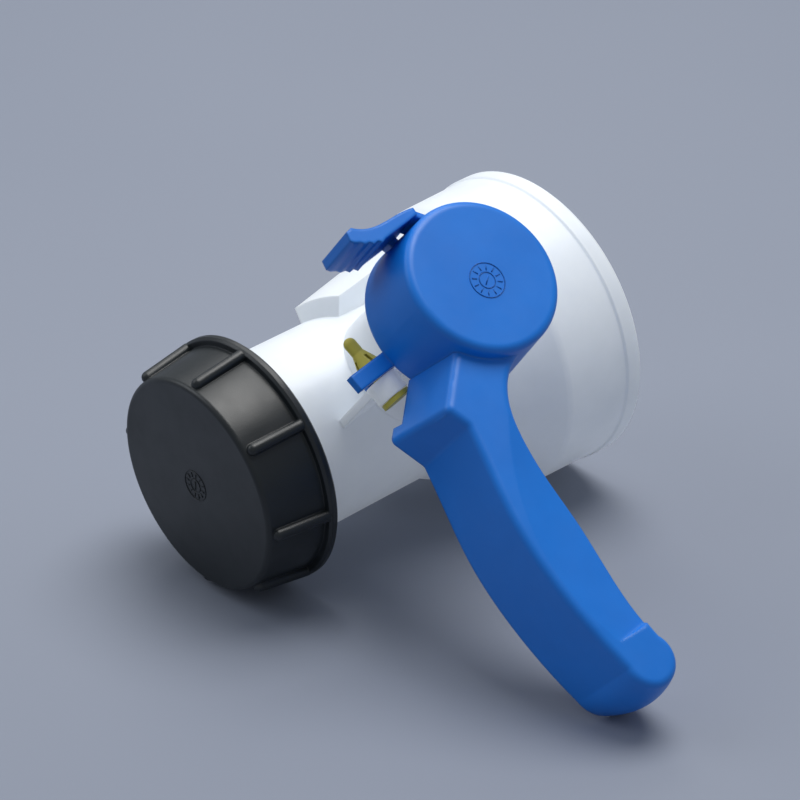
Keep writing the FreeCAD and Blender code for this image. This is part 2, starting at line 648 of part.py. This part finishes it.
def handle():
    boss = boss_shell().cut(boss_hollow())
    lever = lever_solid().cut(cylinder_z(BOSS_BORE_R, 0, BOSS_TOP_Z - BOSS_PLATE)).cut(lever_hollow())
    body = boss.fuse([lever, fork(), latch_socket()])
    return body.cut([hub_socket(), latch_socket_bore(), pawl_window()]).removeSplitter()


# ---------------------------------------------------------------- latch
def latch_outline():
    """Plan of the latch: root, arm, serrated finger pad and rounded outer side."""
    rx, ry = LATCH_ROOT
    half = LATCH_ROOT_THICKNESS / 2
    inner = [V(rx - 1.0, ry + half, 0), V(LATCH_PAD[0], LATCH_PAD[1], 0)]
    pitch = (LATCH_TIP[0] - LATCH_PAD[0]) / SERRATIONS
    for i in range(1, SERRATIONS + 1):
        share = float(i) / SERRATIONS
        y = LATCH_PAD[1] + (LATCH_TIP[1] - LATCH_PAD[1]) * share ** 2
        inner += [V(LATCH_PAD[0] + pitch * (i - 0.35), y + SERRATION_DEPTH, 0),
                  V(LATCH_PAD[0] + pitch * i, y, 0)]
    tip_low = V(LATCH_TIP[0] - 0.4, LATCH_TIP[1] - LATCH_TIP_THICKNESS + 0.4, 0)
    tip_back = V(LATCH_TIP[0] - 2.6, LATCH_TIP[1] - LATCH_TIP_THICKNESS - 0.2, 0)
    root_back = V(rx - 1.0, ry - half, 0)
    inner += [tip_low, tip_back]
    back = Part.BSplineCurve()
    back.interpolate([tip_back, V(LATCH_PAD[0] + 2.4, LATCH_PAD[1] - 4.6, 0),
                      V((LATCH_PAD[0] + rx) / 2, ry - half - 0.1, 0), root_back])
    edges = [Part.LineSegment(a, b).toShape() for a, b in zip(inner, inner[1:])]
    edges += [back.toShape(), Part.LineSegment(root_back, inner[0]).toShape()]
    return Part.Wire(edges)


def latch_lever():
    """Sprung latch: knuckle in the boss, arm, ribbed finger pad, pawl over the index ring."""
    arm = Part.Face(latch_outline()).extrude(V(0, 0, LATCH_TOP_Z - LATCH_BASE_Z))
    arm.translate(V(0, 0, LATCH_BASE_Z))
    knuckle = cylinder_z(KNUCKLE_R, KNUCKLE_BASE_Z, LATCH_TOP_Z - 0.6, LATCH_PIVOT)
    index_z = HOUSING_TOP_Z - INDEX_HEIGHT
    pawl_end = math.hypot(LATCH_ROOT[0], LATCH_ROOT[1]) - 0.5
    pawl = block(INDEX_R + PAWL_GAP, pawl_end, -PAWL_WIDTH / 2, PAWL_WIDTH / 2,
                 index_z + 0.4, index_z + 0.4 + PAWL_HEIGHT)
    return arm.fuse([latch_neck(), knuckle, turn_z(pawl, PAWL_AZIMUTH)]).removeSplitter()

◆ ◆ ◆

§ REQUIREMENT
Your task is to repeat every line exactly.

§ EXERCISE RESPONSE
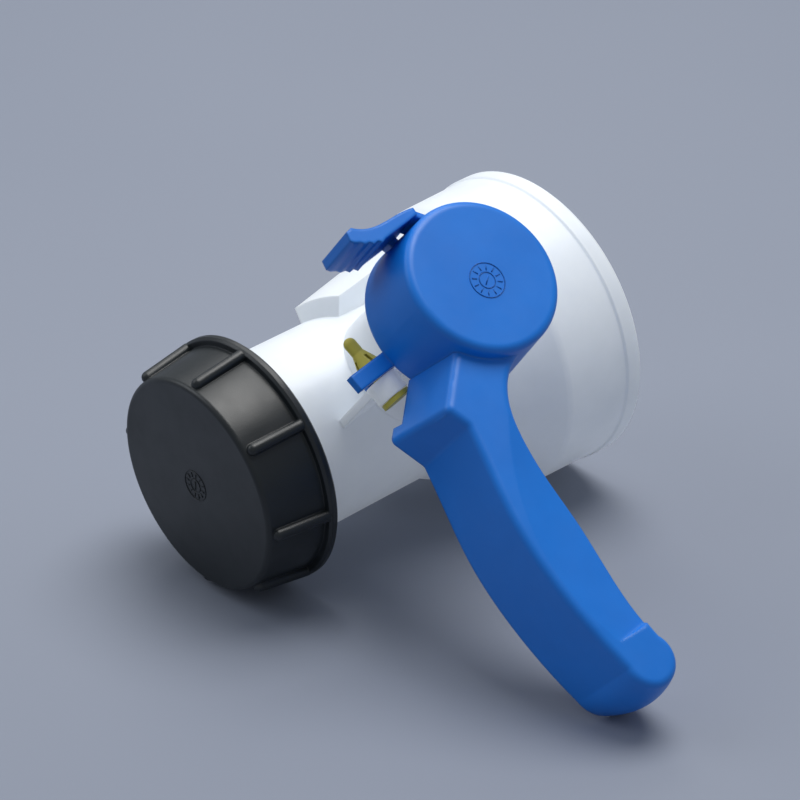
Keep writing the FreeCAD and Blender code for this image. This is part 2, starting at line 648 of part.py. This part finishes it.
def handle():
    boss = boss_shell().cut(boss_hollow())
    lever = lever_solid().cut(cylinder_z(BOSS_BORE_R, 0, BOSS_TOP_Z - BOSS_PLATE)).cut(lever_hollow())
    body = boss.fuse([lever, fork(), latch_socket()])
    return body.cut([hub_socket(), latch_socket_bore(), pawl_window()]).removeSplitter()


# ---------------------------------------------------------------- latch
def latch_outline():
    """Plan of the latch: root, arm, serrated finger pad and rounded outer side."""
    rx, ry = LATCH_ROOT
    half = LATCH_ROOT_THICKNESS / 2
    inner = [V(rx - 1.0, ry + half, 0), V(LATCH_PAD[0], LATCH_PAD[1], 0)]
    pitch = (LATCH_TIP[0] - LATCH_PAD[0]) / SERRATIONS
    for i in range(1, SERRATIONS + 1):
        share = float(i) / SERRATIONS
        y = LATCH_PAD[1] + (LATCH_TIP[1] - LATCH_PAD[1]) * share ** 2
        inner += [V(LATCH_PAD[0] + pitch * (i - 0.35), y + SERRATION_DEPTH, 0),
                  V(LATCH_PAD[0] + pitch * i, y, 0)]
    tip_low = V(LATCH_TIP[0] - 0.4, LATCH_TIP[1] - LATCH_TIP_THICKNESS + 0.4, 0)
    tip_back = V(LATCH_TIP[0] - 2.6, LATCH_TIP[1] - LATCH_TIP_THICKNESS - 0.2, 0)
    root_back = V(rx - 1.0, ry - half, 0)
    inner += [tip_low, tip_back]
    back = Part.BSplineCurve()
    back.interpolate([tip_back, V(LATCH_PAD[0] + 2.4, LATCH_PAD[1] - 4.6, 0),
                      V((LATCH_PAD[0] + rx) / 2, ry - half - 0.1, 0), root_back])
    edges = [Part.LineSegment(a, b).toShape() for a, b in zip(inner, inner[1:])]
    edges += [back.toShape(), Part.LineSegment(root_back, inner[0]).toShape()]
    return Part.Wire(edges)


def latch_lever():
    """Sprung latch: knuckle in the boss, arm, ribbed finger pad, pawl over the index ring."""
    arm = Part.Face(latch_outline()).extrude(V(0, 0, LATCH_TOP_Z - LATCH_BASE_Z))
    arm.translate(V(0, 0, LATCH_BASE_Z))
    knuckle = cylinder_z(KNUCKLE_R, KNUCKLE_BASE_Z, LATCH_TOP_Z - 0.6, LATCH_PIVOT)
    index_z = HOUSING_TOP_Z - INDEX_HEIGHT
    pawl_end = math.hypot(LATCH_ROOT[0], LATCH_ROOT[1]) - 0.5
    pawl = block(INDEX_R + PAWL_GAP, pawl_end, -PAWL_WIDTH / 2, PAWL_WIDTH / 2,
                 index_z + 0.4, index_z + 0.4 + PAWL_HEIGHT)
    return arm.fuse([latch_neck(), knuckle, turn_z(pawl, PAWL_AZIMUTH)]).removeSplitter()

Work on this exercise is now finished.